Although it wasn't on the bucket list, I got my first tattoo the year I turned 65. It celebrated fifty years of having survived sexual assault and my subsequent suicide attempts back when I was 14. It also covered up all of the residual scars I had carved into my arm. It is beautiful: a bumble bee on a poppy flower. Like the lilies of the field, God cares for us, even the most fragile of flowers, the poppy. The little bee reminds me of His most extraordinary creation, all packaged into such tiny insects. I no longer have to see those scars, but instead an exquisite reminder to be grateful.

So how have I rewritten my bucket list, anyway? I have knocked off India and Africa. If I am meant to I will go there. I don't have to scheme to make it happen. I still do not want an array of antiques or a Victorian mansion. I am actually quite intrigued with the idea of a tiny house on wheels, though I don't feel the need to plan for that quite yet.

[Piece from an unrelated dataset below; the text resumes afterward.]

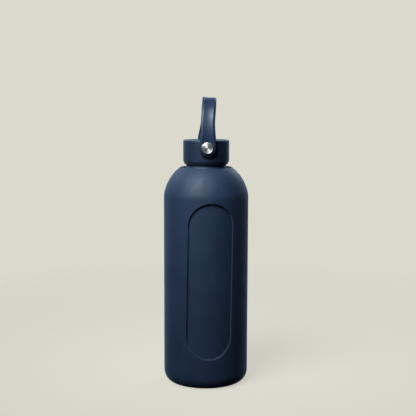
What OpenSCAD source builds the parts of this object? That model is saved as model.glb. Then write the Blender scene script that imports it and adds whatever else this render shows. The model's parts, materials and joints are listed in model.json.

Today my bucket list looks more like this:
1. Stay healthy. Eat properly. Exercise regularly.
3. Live mindfully. Walk slowly. Clear your mind often. Pray often.
4. Be grateful. Be peaceful. Listen to the world around you lest you miss a still small Voice.
5. Get rid of the superfluous technology. Check emails only 3 times a day.
6. Stop watching the news which only serves to depress me and in turn wind me up with useless ideas and images.
7. Take a pottery class.
8. Want less. Ask myself before buying anything, "Can I get to heaven without this?"
9. Learn Romanian.

*Aging with Grace: What the Nun Study Teaches Us About Leading Longer, Healthier, and More Meaningful Lives, Bantam, 2002. In 1986 Dr. David Snowdon, one of the world’s leading experts on Alzheimer’s disease, embarked on a revolutionary scientific study that would forever change the way we view aging—and ultimately living. Dubbed the “Nun Study” because it involves a unique population of 678 Catholic sisters, this remarkable long-term research project has made headlines worldwide with its provocative discoveries.
Yet Aging with Grace is more than a groundbreaking health and science book. It is the inspiring human story of these remarkable women—ranging in age from 74 to 106—whose dedication to serving others may help all of us live longer and healthier lives.